** Given request **
Quote the entries below from the line with "Continue the OpenSCAD" through the line with "parting.update(line=0.3, crown_off=0.0014, lip=0.9, rim=0)", both ends included, and only those lines.
--- Start of Entries ---
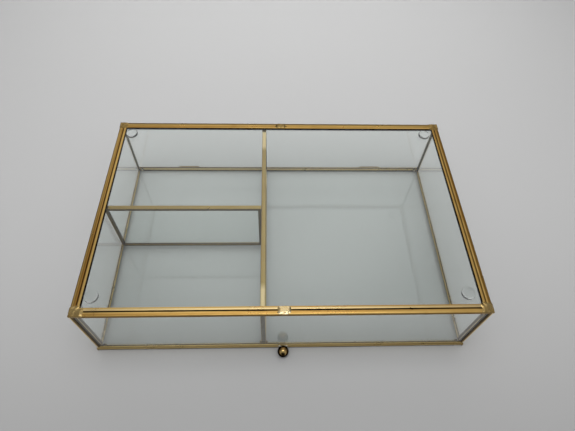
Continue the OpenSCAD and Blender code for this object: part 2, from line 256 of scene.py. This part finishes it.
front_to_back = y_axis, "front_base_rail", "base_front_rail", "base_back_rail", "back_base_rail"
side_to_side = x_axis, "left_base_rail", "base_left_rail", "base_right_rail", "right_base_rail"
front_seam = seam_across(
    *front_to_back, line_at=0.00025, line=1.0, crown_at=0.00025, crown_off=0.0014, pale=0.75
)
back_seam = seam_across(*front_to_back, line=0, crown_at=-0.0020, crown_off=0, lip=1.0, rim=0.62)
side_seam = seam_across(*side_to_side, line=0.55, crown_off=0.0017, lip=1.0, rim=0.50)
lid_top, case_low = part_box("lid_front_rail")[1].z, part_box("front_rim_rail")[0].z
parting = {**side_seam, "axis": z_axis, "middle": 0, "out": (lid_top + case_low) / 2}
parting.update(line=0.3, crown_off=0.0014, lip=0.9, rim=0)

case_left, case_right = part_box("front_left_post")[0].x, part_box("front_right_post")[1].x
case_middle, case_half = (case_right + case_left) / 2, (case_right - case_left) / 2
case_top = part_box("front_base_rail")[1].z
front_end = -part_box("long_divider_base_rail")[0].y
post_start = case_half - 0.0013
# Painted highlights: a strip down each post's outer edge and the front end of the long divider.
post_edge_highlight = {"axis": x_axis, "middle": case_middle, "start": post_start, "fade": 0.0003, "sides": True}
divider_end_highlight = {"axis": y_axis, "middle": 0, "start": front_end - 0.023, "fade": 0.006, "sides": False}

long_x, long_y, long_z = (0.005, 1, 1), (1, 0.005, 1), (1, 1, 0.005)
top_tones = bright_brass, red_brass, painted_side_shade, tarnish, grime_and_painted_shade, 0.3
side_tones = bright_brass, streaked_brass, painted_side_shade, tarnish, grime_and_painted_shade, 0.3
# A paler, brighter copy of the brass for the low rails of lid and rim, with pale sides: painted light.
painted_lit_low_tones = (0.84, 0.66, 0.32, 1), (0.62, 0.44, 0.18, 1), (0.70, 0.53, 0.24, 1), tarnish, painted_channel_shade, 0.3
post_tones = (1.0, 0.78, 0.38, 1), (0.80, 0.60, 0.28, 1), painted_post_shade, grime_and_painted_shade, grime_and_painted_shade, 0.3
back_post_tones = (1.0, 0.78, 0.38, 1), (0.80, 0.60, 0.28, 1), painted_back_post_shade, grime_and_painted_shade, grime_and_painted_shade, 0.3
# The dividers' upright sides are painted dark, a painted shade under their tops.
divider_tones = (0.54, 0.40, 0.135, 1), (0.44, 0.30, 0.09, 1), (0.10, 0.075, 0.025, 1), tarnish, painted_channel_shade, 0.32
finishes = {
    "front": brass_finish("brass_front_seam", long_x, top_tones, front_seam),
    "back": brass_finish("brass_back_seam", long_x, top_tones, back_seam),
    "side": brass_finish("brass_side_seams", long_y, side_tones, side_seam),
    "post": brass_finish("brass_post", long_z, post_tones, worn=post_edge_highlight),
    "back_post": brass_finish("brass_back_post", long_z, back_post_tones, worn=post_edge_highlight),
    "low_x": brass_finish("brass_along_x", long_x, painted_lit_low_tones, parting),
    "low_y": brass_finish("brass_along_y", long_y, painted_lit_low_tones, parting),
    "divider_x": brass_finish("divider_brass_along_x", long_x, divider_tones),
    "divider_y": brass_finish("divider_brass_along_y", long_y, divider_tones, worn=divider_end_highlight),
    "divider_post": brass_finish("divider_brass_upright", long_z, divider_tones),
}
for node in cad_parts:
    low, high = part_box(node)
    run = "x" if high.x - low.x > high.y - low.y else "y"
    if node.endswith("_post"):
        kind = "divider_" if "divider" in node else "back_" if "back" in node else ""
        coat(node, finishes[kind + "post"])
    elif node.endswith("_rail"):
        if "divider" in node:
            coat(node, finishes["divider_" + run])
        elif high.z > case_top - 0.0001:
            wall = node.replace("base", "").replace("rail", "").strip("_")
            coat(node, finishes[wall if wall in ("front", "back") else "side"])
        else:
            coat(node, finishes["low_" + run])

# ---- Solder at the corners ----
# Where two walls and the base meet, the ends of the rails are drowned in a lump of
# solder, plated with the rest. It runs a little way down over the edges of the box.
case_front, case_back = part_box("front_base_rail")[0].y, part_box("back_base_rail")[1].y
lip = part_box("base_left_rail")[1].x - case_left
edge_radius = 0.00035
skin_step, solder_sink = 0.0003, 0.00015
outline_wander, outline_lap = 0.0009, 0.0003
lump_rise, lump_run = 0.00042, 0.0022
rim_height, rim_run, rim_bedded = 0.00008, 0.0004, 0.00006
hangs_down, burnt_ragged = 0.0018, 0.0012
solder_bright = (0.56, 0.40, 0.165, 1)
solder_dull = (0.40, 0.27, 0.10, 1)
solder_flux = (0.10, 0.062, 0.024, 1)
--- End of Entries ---
--- Start of Entries ---
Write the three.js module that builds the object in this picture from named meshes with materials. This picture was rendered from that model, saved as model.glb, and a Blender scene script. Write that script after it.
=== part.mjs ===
--- End of Entries ---
** Answer below **
Continue the OpenSCAD and Blender code for this object: part 2, from line 256 of scene.py. This part finishes it.
front_to_back = y_axis, "front_base_rail", "base_front_rail", "base_back_rail", "back_base_rail"
side_to_side = x_axis, "left_base_rail", "base_left_rail", "base_right_rail", "right_base_rail"
front_seam = seam_across(
    *front_to_back, line_at=0.00025, line=1.0, crown_at=0.00025, crown_off=0.0014, pale=0.75
)
back_seam = seam_across(*front_to_back, line=0, crown_at=-0.0020, crown_off=0, lip=1.0, rim=0.62)
side_seam = seam_across(*side_to_side, line=0.55, crown_off=0.0017, lip=1.0, rim=0.50)
lid_top, case_low = part_box("lid_front_rail")[1].z, part_box("front_rim_rail")[0].z
parting = {**side_seam, "axis": z_axis, "middle": 0, "out": (lid_top + case_low) / 2}
parting.update(line=0.3, crown_off=0.0014, lip=0.9, rim=0)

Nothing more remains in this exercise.